Fault Diagnosis of Industrial Robot Based on Multi-Source Data Fusion and Channel Attention Convolutional Neural Networks

Industrial robots are prone to failure due to harsh working environments, which affects movement accuracy. The fault diagnosis of industrial robots has become an indispensable part of robot collaborative maintenance in intelligent manufacturing. Most existing diagnostic methods only use a single data source, and the diagnostic accuracy will be affected due to signal acquisition errors and noise interference. This paper proposes a multi-source data fusion and channel attention convolutional neural network (MD-CA-CNN) for fault diagnosis of multi-joint industrial robots. The network takes the time domain data and time-frequency domain data of the vibration signal, torque signal, and current signal of the six joints of the robot as input. Then, we realize the diagnosis of the faults by using a Softmax Classifier layer after the two parts of feature extraction and feature fusion. In addition, a channel attention mechanism is developed. It acts on the two parts of feature extraction and feature fusion, respectively.
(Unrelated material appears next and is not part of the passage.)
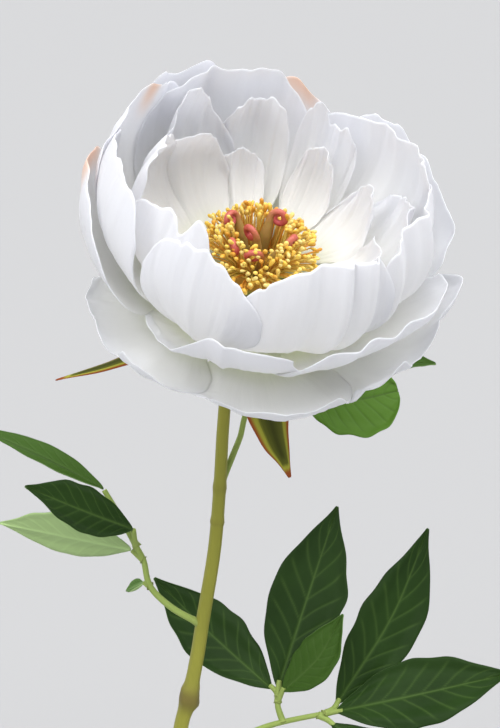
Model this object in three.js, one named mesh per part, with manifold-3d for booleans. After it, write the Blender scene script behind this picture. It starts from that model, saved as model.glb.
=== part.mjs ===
// A cut peony in a plain glazed bud vase. Millimetres, +Z up, origin at the middle of the vase's underside.
// The stem leans on the vase's lip and carries one open bloom and three leaf stalks.
import * as THREE from 'three';
import { mergeVertices } from 'three/addons/utils/BufferGeometryUtils.js';
import Module from 'manifold-3d';

const wasm = await Module();
wasm.setup();

// ---------------------------------------------------------------- driving dimensions
const GAP = 0.3;                    // clearance kept where two pieces touch

const VASE = {
  height: 140,
  baseRadius: 28,
  bellyRadius: 36,
  bellyHeight: 44,
  neckRadius: 11.2,
  neckHeight: 106,
  lipRadius: 13,
  wall: 3,
  floor: 5,
  sides: 32,
};

const STEM = {
  topRadius: 1.8,
  footRadius: 3.1,
  knobHeight: 173,                  // the swollen joint that the lower leaf stalk grew from
  knobSwell: 1.3,
  knobSpread: 4,
  sides: 10,
  steps: 26,
};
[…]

It assigns weights to different source data and weights to time-domain and time-frequency domain features. Finally, we established a test bench to compare the proposed method with the deep learning algorithm that only uses multi-data source fusion, the deep learning algorithm that only uses a single data source, and the commonly used machine learning algorithm. The results show that the MD-CA-CNN model proposed in this paper has the highest accuracy and stability, reaching 95.8% ± 0.39%, which verifies the method's effectiveness.